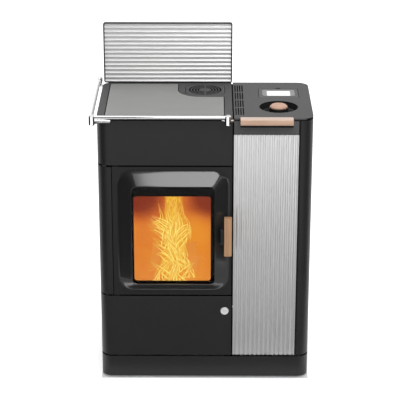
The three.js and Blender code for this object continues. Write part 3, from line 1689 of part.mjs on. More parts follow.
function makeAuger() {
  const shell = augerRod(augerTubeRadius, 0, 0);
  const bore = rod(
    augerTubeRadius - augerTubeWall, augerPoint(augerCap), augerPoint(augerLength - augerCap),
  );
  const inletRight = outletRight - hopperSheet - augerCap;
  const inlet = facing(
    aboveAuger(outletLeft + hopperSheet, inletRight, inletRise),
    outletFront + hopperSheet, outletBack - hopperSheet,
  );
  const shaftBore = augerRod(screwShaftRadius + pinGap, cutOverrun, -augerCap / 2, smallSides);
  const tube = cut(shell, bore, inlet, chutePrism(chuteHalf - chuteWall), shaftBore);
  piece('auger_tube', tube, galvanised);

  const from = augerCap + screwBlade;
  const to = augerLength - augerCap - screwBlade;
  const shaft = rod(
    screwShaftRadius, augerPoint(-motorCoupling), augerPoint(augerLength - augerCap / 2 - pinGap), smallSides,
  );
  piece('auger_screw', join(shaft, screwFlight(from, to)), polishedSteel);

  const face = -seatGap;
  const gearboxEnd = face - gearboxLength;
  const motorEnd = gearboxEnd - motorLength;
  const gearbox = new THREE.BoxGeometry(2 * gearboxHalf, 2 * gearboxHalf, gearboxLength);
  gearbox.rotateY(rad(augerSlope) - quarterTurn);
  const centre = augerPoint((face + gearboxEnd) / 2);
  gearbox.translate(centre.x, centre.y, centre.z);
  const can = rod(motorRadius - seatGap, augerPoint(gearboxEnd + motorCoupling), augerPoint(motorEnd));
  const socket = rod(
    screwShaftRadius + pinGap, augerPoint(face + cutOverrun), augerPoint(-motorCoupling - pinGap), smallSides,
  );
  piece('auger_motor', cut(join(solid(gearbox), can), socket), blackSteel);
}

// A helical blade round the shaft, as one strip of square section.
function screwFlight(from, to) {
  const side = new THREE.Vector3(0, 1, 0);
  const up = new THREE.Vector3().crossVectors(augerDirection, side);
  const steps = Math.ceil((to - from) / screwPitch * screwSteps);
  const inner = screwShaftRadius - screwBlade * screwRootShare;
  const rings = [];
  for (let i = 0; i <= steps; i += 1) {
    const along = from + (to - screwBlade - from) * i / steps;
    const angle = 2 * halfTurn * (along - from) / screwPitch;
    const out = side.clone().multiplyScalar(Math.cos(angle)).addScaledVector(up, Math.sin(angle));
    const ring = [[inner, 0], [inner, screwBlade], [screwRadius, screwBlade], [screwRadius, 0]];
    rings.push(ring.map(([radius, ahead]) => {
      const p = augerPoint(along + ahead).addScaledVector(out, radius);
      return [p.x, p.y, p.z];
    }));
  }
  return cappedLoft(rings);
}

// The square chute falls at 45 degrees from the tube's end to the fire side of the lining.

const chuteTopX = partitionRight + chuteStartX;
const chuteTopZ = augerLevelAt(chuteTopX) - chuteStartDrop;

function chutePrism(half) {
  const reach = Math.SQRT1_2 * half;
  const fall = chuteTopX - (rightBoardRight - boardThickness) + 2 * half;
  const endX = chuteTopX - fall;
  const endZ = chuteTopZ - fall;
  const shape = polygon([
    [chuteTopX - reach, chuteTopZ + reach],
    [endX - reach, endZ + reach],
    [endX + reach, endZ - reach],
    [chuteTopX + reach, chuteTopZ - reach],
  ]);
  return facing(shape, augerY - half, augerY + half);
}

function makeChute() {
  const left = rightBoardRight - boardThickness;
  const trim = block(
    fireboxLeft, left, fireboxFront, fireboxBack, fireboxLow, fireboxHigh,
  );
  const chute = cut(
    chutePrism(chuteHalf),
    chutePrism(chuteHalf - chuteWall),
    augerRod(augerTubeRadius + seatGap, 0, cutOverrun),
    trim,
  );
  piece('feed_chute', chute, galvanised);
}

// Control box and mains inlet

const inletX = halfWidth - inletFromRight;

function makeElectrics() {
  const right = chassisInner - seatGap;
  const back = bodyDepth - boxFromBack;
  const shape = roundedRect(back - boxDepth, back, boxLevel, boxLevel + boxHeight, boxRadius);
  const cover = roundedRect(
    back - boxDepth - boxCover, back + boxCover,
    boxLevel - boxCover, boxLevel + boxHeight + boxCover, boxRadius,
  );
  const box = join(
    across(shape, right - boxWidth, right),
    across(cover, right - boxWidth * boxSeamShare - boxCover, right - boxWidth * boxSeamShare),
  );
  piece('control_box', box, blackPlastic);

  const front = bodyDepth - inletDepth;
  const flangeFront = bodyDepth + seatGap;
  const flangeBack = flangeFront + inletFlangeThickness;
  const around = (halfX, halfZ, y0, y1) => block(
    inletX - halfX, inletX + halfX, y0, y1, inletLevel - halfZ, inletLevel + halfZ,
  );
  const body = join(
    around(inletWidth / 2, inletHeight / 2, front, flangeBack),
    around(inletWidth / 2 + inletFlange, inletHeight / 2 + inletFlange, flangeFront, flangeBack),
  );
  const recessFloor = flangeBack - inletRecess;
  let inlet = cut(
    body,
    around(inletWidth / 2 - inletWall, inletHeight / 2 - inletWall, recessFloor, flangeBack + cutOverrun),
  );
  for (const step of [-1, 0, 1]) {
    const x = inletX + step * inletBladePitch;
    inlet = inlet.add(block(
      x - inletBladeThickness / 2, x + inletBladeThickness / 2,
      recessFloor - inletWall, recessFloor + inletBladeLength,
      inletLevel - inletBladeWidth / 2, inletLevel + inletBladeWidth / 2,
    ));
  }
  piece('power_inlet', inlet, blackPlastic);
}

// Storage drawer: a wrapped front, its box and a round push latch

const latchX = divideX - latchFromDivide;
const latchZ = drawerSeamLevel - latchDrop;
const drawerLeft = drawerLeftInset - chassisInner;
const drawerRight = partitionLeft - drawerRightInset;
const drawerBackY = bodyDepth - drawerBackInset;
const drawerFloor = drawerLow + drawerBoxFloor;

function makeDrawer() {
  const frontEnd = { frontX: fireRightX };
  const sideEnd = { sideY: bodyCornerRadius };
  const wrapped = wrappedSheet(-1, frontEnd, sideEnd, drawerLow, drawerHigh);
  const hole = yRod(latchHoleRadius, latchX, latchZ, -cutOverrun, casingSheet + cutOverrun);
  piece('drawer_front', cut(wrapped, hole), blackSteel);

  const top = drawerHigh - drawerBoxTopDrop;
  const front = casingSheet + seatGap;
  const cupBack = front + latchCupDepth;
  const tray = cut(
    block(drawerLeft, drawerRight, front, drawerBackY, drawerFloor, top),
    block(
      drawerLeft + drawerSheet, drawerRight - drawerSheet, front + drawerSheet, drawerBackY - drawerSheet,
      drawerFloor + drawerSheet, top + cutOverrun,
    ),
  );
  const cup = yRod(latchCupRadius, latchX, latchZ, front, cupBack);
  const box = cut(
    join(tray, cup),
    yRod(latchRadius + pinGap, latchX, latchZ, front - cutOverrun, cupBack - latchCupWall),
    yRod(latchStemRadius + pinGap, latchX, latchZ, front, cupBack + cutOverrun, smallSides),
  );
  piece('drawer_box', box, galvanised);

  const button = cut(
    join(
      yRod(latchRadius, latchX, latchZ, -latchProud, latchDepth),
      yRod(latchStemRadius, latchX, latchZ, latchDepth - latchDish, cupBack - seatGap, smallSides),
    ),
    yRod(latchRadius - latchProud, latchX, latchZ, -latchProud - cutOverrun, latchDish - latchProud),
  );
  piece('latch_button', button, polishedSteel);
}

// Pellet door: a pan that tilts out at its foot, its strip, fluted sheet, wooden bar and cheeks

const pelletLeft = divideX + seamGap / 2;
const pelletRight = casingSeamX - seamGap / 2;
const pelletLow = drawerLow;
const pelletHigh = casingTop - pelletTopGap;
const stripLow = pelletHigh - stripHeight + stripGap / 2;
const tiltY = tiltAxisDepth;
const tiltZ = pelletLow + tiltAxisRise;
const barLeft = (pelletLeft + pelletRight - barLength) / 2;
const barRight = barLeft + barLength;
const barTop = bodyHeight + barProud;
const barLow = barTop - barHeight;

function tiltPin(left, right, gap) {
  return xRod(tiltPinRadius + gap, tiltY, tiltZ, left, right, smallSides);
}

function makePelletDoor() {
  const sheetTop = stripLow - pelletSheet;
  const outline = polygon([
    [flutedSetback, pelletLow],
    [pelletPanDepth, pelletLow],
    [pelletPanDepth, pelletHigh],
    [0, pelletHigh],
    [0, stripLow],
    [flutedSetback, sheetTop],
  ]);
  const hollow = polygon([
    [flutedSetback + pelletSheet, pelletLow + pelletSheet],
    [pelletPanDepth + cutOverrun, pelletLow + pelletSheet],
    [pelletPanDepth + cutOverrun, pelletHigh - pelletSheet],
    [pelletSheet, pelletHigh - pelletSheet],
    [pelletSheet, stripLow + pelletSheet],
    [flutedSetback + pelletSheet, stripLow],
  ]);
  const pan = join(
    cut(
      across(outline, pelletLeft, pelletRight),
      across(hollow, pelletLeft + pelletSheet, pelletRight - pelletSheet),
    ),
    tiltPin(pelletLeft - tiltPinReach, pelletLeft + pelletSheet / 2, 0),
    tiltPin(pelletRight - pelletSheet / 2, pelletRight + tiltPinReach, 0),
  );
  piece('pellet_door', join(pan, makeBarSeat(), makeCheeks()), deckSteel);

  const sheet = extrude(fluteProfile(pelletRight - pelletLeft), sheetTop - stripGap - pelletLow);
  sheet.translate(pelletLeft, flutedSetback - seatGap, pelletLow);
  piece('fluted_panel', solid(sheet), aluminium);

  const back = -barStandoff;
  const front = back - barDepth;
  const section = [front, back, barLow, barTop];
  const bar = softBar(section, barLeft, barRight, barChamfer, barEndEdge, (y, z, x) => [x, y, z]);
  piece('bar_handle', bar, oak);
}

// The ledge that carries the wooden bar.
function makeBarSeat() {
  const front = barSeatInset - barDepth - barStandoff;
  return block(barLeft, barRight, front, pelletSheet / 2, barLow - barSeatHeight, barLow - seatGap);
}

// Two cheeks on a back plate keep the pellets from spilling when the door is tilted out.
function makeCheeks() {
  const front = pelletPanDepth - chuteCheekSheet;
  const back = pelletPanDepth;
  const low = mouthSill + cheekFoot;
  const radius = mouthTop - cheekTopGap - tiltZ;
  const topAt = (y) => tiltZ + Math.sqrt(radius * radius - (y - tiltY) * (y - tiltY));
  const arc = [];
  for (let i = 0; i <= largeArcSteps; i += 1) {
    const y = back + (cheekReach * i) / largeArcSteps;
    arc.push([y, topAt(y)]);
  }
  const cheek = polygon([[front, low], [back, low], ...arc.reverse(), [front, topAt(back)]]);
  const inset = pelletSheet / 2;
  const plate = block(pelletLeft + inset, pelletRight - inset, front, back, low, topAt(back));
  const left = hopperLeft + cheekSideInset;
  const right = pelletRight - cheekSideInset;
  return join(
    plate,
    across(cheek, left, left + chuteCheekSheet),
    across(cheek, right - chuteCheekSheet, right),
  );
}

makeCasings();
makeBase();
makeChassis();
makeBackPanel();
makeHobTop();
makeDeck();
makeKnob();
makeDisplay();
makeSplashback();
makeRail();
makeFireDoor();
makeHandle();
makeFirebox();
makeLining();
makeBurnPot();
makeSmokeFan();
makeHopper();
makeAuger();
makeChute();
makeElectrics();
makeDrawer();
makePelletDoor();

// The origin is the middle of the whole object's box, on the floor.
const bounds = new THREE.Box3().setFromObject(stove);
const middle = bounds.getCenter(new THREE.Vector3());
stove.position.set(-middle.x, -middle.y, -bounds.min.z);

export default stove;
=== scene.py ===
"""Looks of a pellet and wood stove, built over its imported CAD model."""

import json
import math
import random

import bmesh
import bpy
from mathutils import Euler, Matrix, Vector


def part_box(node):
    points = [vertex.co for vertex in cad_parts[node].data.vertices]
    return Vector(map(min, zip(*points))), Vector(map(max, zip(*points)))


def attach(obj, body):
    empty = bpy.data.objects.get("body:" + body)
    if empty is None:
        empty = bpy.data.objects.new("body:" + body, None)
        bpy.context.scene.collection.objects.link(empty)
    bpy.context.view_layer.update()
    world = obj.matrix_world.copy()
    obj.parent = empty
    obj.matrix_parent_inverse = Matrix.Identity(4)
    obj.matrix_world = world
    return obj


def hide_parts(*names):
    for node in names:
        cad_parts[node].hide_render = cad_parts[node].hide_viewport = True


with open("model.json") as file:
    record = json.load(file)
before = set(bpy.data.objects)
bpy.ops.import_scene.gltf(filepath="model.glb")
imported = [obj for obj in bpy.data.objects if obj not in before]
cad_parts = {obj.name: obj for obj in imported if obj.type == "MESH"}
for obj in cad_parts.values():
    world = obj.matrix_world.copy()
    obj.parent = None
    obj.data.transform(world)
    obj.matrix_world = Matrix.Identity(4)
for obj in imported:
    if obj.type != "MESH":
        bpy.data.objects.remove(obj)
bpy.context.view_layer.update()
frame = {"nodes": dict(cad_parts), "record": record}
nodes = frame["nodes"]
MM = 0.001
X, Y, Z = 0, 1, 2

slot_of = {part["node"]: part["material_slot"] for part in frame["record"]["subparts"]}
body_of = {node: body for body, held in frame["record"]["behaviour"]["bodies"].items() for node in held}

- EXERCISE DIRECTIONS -
Extract exactly the leading lines of the data, stopping at and including the line with "piece('auger_tube', tube, galvanised);".

- WORKED SOLUTION -
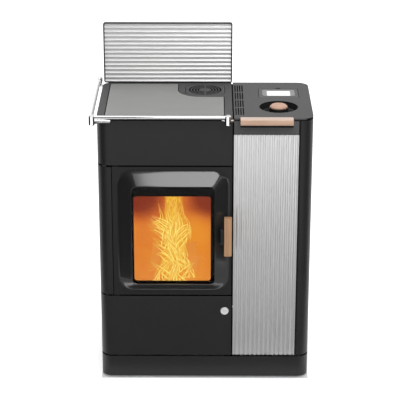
The three.js and Blender code for this object continues. Write part 3, from line 1689 of part.mjs on. More parts follow.
function makeAuger() {
  const shell = augerRod(augerTubeRadius, 0, 0);
  const bore = rod(
    augerTubeRadius - augerTubeWall, augerPoint(augerCap), augerPoint(augerLength - augerCap),
  );
  const inletRight = outletRight - hopperSheet - augerCap;
  const inlet = facing(
    aboveAuger(outletLeft + hopperSheet, inletRight, inletRise),
    outletFront + hopperSheet, outletBack - hopperSheet,
  );
  const shaftBore = augerRod(screwShaftRadius + pinGap, cutOverrun, -augerCap / 2, smallSides);
  const tube = cut(shell, bore, inlet, chutePrism(chuteHalf - chuteWall), shaftBore);
  piece('auger_tube', tube, galvanised);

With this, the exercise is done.